Aim of the task:
From the data that follows, print exactly the lines starting at the one containing "for (k = [1 : links_a])" and ending at the one containing "from mathutils import Matrix, Vector"; include both of them and nothing more.

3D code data
- - -
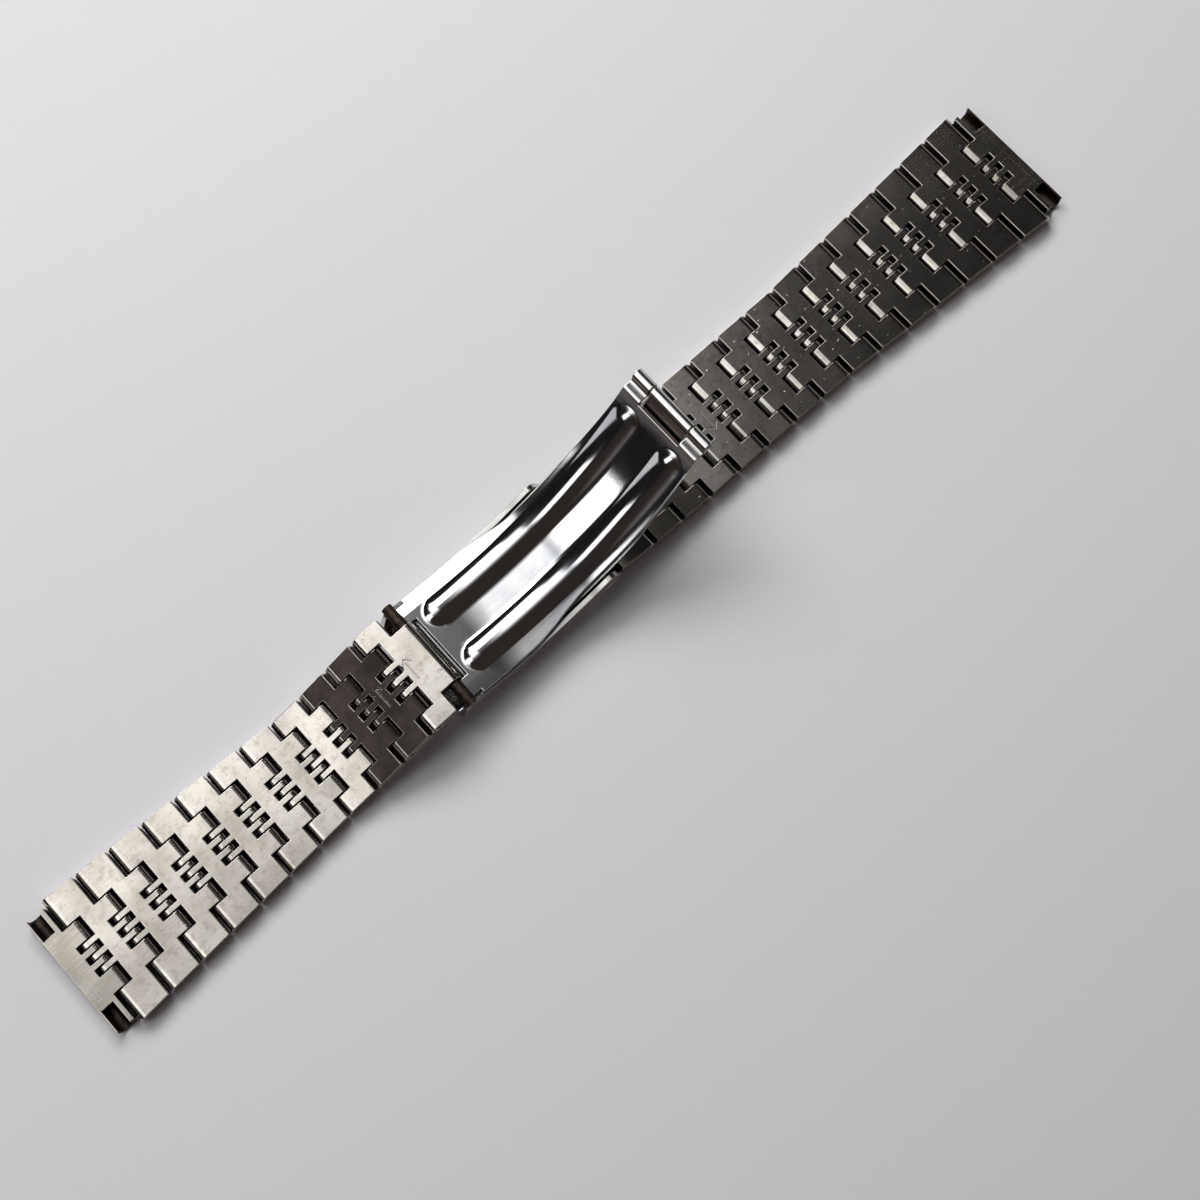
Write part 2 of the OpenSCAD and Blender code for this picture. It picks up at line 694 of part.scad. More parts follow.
cover();
cover_hinge_pin();
inner_blade();
blade_hinge_pin();
outer_blade();
clasp_pin();
spring_bar_tube();
spring_bar_spring();
on_bar() mirror([0, 1, 0]) spring_bar_tip();  // spring_bar_tip_front
on_bar() spring_bar_tip();  // spring_bar_tip_back
in_chain("a", 0, 0) end_piece();  // end_piece_a
in_chain("b", 0, 0) end_piece();  // end_piece_b
for (k = [1 : links_a])
    in_chain("a", k, slope("a", k)) link("a", k);
for (k = [1 : links_b])
    in_chain("b", k, slope("b", k)) link("b", k);
for (j = loose_js_a)
    in_chain("a", j, 0) link_pin("a", j);
for (j = loose_js_b)
    in_chain("b", j, 0) link_pin("b", j);
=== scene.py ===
"""Steel watch bracelet on a pale table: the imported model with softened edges, steel finishes and studio light.

Lengths are in millimetres unless a name says otherwise, and Blender's own units are metres.
"""
import sys

import json
import logging
import math
from collections.abc import Mapping, Sequence
from dataclasses import dataclass, field, replace
from enum import Enum
from typing import Any

import bmesh
import bpy
from mathutils import Matrix, Vector


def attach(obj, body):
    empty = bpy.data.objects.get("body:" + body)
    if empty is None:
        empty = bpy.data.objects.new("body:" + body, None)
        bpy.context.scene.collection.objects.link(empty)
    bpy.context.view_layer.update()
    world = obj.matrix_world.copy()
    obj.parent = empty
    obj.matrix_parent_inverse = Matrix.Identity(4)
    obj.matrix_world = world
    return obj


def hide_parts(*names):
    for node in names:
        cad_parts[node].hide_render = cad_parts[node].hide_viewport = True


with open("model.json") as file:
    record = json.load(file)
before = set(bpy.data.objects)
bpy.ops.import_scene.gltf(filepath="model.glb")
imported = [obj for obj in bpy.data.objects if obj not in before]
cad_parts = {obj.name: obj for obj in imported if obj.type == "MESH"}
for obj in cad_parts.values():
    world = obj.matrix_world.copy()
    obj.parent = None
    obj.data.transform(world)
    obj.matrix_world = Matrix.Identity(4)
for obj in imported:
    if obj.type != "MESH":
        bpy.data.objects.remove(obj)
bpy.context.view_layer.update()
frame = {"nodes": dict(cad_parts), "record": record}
MM = 0.001
log = logging.getLogger("bracelet")

# Places in a piece's list of materials: every piece has the first two, the end pieces and the outer blade have more
FLAT, ROUNDING = 0, 1
# Slots for the steels with painted shade
NOTCH_SHADE = 2
HINGE_SHADE, EAR_SHADE = 2, 3

# What the patterns in the steel have in common. A noise runs from 0 to 1, and most of it lies from 0.3 to 0.7.
GRAIN_SHARE = 0.35
DULL_RANGE = (0.5, 0.9)
STAIN_RANGE = (0.5, 0.74)
NICK_RANGE = (0.79, 0.85)
NICK_DEPTH = 0.014
# The ambient occlusion over which the painted shade in gaps and the dirt's roughness set in
GAP_SHADE_AND_DIRT_RANGE = (0.35, 0.78)
DIRT_ROUGHNESS = 0.5
# Direction of each family of scratches in degrees, and its distance between scratches as a share of the usual one
SCRATCH_FAMILIES = ((24.0, 1.0), (-37.0, 1.4), (78.0, 0.8))
SCRATCH_STRETCH = 12
SCRATCH_BAND = 0.012
# How steeply a lamp fades towards its sides
FADE_POWER = 2.5

Colour = tuple[float, float, float, float]
Point = tuple[float, float, float]


def linear(hex_colour: str) -> Colour:
    """Turns an sRGB colour into the linear one that shaders use.

    Args:
        hex_colour: The colour as "#rrggbb".

    Returns:
        Red, green, blue and an alpha of 1.
    """
    parts = [int(hex_colour[i:i + 2], 16) / 255 for i in (1, 3, 5)]
    red, green, blue = (c / 12.92 if c <= 0.04045 else ((c + 0.055) / 1.055) ** 2.4 for c in parts)
    return (red, green, blue, 1.0)


def add(tree: bpy.types.NodeTree, kind: str, inputs: Mapping[str | int, Any] | None = None,
        **settings: Any) -> bpy.types.Node:
    """Adds a shader node with its settings and links.

    Args:
        tree: The node tree that gets it.
        kind: Blender's name of the node type.
        inputs: Value or source socket of each input, by its name or number.
        **settings: The node's own properties.

    Returns:
        The new node.
    """
    node = tree.nodes.new(kind)
    for name, value in settings.items():
        setattr(node, name, value)
    for name, value in (inputs or {}).items():
        if isinstance(value, bpy.types.NodeSocket):
            tree.links.new(value, node.inputs[name])
        else:
            node.inputs[name].default_value = value
    return node


def direction(azimuth: float, elevation: float) -> Vector:
    """A direction in the model's frame.

    Args:
        azimuth: Degrees from +X towards +Y.
        elevation: Degrees above the table.

    Returns:
        The unit vector that points there.
    """
    a, e = math.radians(azimuth), math.radians(elevation)
    return Vector((math.cos(a) * math.cos(e), math.sin(a) * math.cos(e), math.sin(e)))


class Shine(Enum):
    """How the surface of a steel piece was finished, which sets the axis that its grain follows."""
    BRUSHED = "brushed along the bracelet"
    POLISHED = "buffed on a wheel"
    DRAWN = "drawn or turned about an axis across the bracelet"

    def grain(self, gap: float, length: float) -> tuple[float, float, float]:
        """Gives the size of the grain along X, Y and Z.

        Args:
            gap: Distance between two lines.
            length: Length of a line.

        Returns:
            The three sizes.
        """
        if self is Shine.DRAWN:
            return (gap, length, gap)
        return (length, gap, gap if self is Shine.BRUSHED else length)


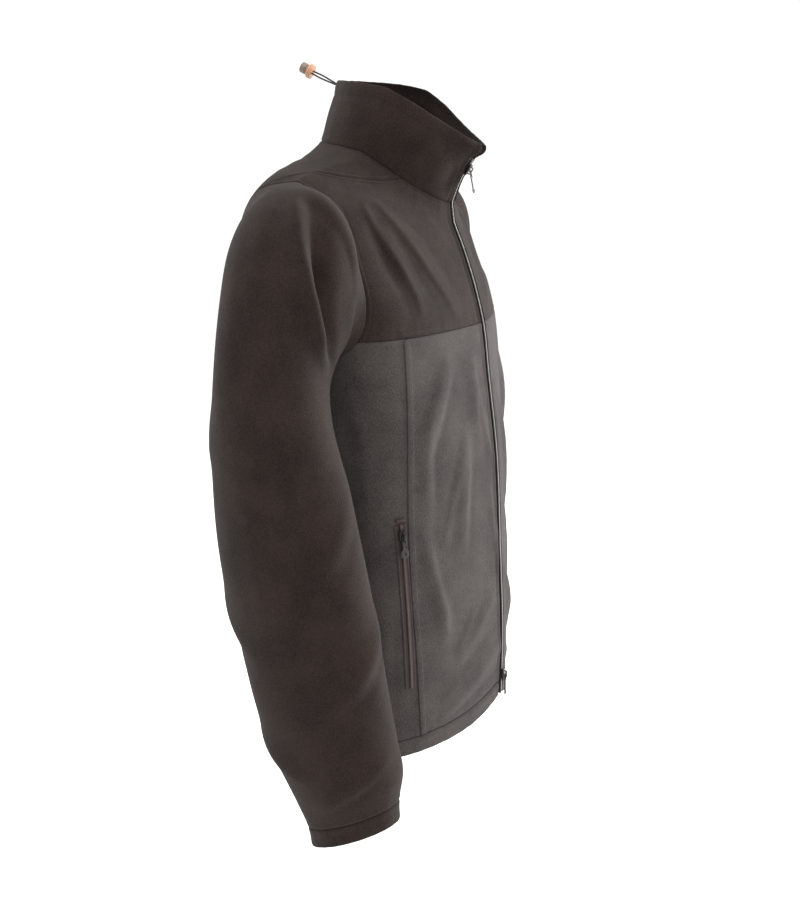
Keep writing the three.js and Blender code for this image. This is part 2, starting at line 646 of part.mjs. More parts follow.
// Front zip: tape and closed chain in one strip, from the hem to just below the collar's top
const ZIP_TOP_SHARE = 0.76;
const ZIP_STEPS = { trunk: 34, collar: 5 };
function zipPath() {
  const path = [];
  for (let i = ZIP_STEPS.collar; i > 0; i -= 1) {
    const p = collarBase(0, (ZIP_TOP_SHARE * i) / ZIP_STEPS.collar);
    path.push(new THREE.Vector3(0, p.y, p.z));
  }
  for (let i = 0; i <= ZIP_STEPS.trunk; i += 1) {
    const p = trunkBase(0, (END_DOWN * i) / ZIP_STEPS.trunk);
    path.push(new THREE.Vector3(0, p.y, p.z));
  }
  return path;
}

const zipLine = zipPath();
function zipFrame(at) {
  const i = Math.min(zipLine.length - 2, Math.floor(at));
  const p = zipLine[i].clone().lerp(zipLine[i + 1], at - i);
  const before = zipLine[Math.max(0, Math.round(at) - 1)];
  const after = zipLine[Math.min(zipLine.length - 1, Math.round(at) + 1)];
  const up = before.clone().sub(after).normalize();
  return { p, up, n: new THREE.Vector3(1, 0, 0).cross(up) };
}

const ZIP_SECTION = [
  [-ZIP_HALF, 0], [ZIP_HALF, 0], [ZIP_HALF, TAPE], [CHAIN_HALF, TAPE],
  [CHAIN_HALF, CHAIN_TOP], [-CHAIN_HALF, CHAIN_TOP], [-CHAIN_HALF, TAPE], [-ZIP_HALF, TAPE],
];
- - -
Answer in full:
for (k = [1 : links_a])
    in_chain("a", k, slope("a", k)) link("a", k);
for (k = [1 : links_b])
    in_chain("b", k, slope("b", k)) link("b", k);
for (j = loose_js_a)
    in_chain("a", j, 0) link_pin("a", j);
for (j = loose_js_b)
    in_chain("b", j, 0) link_pin("b", j);
=== scene.py ===
"""Steel watch bracelet on a pale table: the imported model with softened edges, steel finishes and studio light.

Lengths are in millimetres unless a name says otherwise, and Blender's own units are metres.
"""
import sys

import json
import logging
import math
from collections.abc import Mapping, Sequence
from dataclasses import dataclass, field, replace
from enum import Enum
from typing import Any

import bmesh
import bpy
from mathutils import Matrix, Vector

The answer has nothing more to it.